The problem space is where a PM stews in the discomfort of not having an answer to a customer’s problems. “Stews in discomfort” is the best description I can think of, because when a person typically hears a problem from a customer, we tend to race to jam our solution into the hole they are describing.

After all, customer service is about making customers happy, and asking customers probing questions about the deeper meaning of their displeasure with our product doesn’t usually make us feel very good.

But a good PM doesn’t rush to solve the issue. Instead, a good PM picks at the problem. In reality, the answer may not be the first solution that you can come up with. OR, as is often the case, you may find out that the hole really isn’t the hole, but something else is.

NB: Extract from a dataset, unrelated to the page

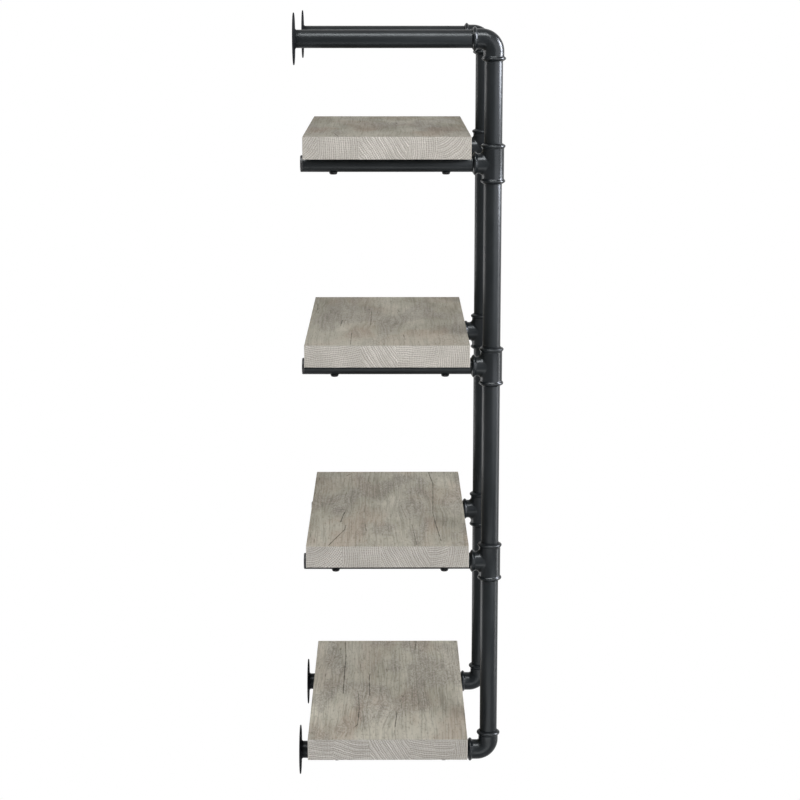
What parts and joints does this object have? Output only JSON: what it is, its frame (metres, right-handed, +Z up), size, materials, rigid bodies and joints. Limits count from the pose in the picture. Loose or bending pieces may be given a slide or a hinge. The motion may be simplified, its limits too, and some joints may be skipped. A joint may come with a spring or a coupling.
{
  "type": "wall shelf",
  "caption": "Tall open wall shelf with thick grey wooden boards carried on two black pipe frames that fasten to the wall by round flanges.",
  "frame": {"origin": "on the wall, midway between the four wall flanges", "axes": "+X along the boards, +Y into the wall, +Z up; the boards stand out towards -Y"},
  "size_m": [0.61, 0.3909, 1.4666],
  "materials": {
    "pipe_coat": "satin black powder coat on steel pipe",
    "fitting_coat": "satin black coat on cast fittings, slightly rough",
    "flange_coat": "satin black powder coat on steel plate",
    "screw_coat": "black zinc on steel",
    "cap_plastic": "black moulded plastic",
    "board_wood": "weathered grey wood, matt, with knots and fine cracks",
    "edge_band": "pale grey edging with an end grain pattern, matt"
  },
  "bodies": {
    "root": {"left_top_flange": "flange_coat", "left_top_arm": "pipe_coat", "left_top_elbow": "fitting_coat", "left_bottom_flange": "flange_coat", "left_bottom_arm": "pipe_coat", "left_bottom_elbow": "fitting_coat", "left_tee_1": "fitting_coat", "left_support_tube_1": "pipe_coat", "left_tube_cap_1": "cap_plastic", "left_tee_2": "fitting_coat", "left_support_tube_2": "pipe_coat", "left_tube_cap_2": "cap_plastic", "left_tee_3": "fitting_coat", "left_support_tube_3": "pipe_coat", "left_tube_cap_3": "cap_plastic", "left_upright_1": "pipe_coat", "left_upright_2": "pipe_coat", "left_upright_3": "pipe_coat", "left_upright_4": "pipe_coat", "right_top_flange": "flange_coat", "right_top_arm": "pipe_coat", "right_top_elbow": "fitting_coat", "right_bottom_flange": "flange_coat", "right_bottom_arm": "pipe_coat", "right_bottom_elbow": "fitting_coat", "right_tee_1": "fitting_coat", "right_support_tube_1": "pipe_coat", "right_tube_cap_1": "cap_plastic", "right_tee_2": "fitting_coat", "right_support_tube_2": "pipe_coat", "right_tube_cap_2": "cap_plastic", "right_tee_3": "fitting_coat", "right_support_tube_3": "pipe_coat", "right_tube_cap_3": "cap_plastic", "right_upright_1": "pipe_coat", "right_upright_2": "pipe_coat", "right_upright_3": "pipe_coat", "right_upright_4": "pipe_coat", "board_1": "board_wood", "board_1_edge_bands": "edge_band", "board_1_screws": "screw_coat", "board_2": "board_wood", "board_2_edge_bands": "edge_band", "board_2_screws": "screw_coat", "board_3": "board_wood", "board_3_edge_bands": "edge_band", "board_3_screws": "screw_coat", "board_4": "board_wood", "board_4_edge_bands": "edge_band", "board_4_screws": "screw_coat"}
  },
  "joints": []
}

The example you will always come across in product literature is something like, “if Henry Ford had asked people what they wanted, they would have said a faster horse…” implying that before he changed the world with the Model T, people couldn’t have conceived of anything beyond a horse that magically had a set of extra legs.

Instead of trying to bioengineer a horse that had more giddy up, he created a machine that had strength and speed of 20 horses.

The purpose of the problem space is to think like Henry Ford and not settle on the fact that people wanted to a faster animal, but to understand that MORE people wanted to see MORE of their world. It is how the car became a symbol of freedom, because now the owner could travel further and longer than they previously could with a single horse.

And he didn’t settle on just making a machine with the strength and speed of 20 horses, he focused on making the Model T affordable to the general public, so that more people could experience its freedom-granting mobility.

The solution wasn’t a faster horse, the solution was a population that could move around the country and not die of dysentery on the way.

Every product manager won’t be as visionary as Henry Ford, or Bill Gates, or Steve Jobs, or any of the other “legendary” product people. Getting into the PM game to be just like one of those guys is like picking up a basketball for the first time and thinking you’re gonna be the next Kobe or Candace. Aspiration is good, but lets manage expectations (more on THAT later).

However, every PM should be curious enough to spend time NOT knowing the solution to a problem. The not knowing will drive him or her to not only look for available solutions, but to also explore why the problem exists, and where the current solutions succeed or fail at solving that problem.

So what, then, is a Product Manager?

There will always be a lot of different answers to this question. But the main thing a PM is, is a problem whisperer — pulling all the threads in order to find the core of an issue.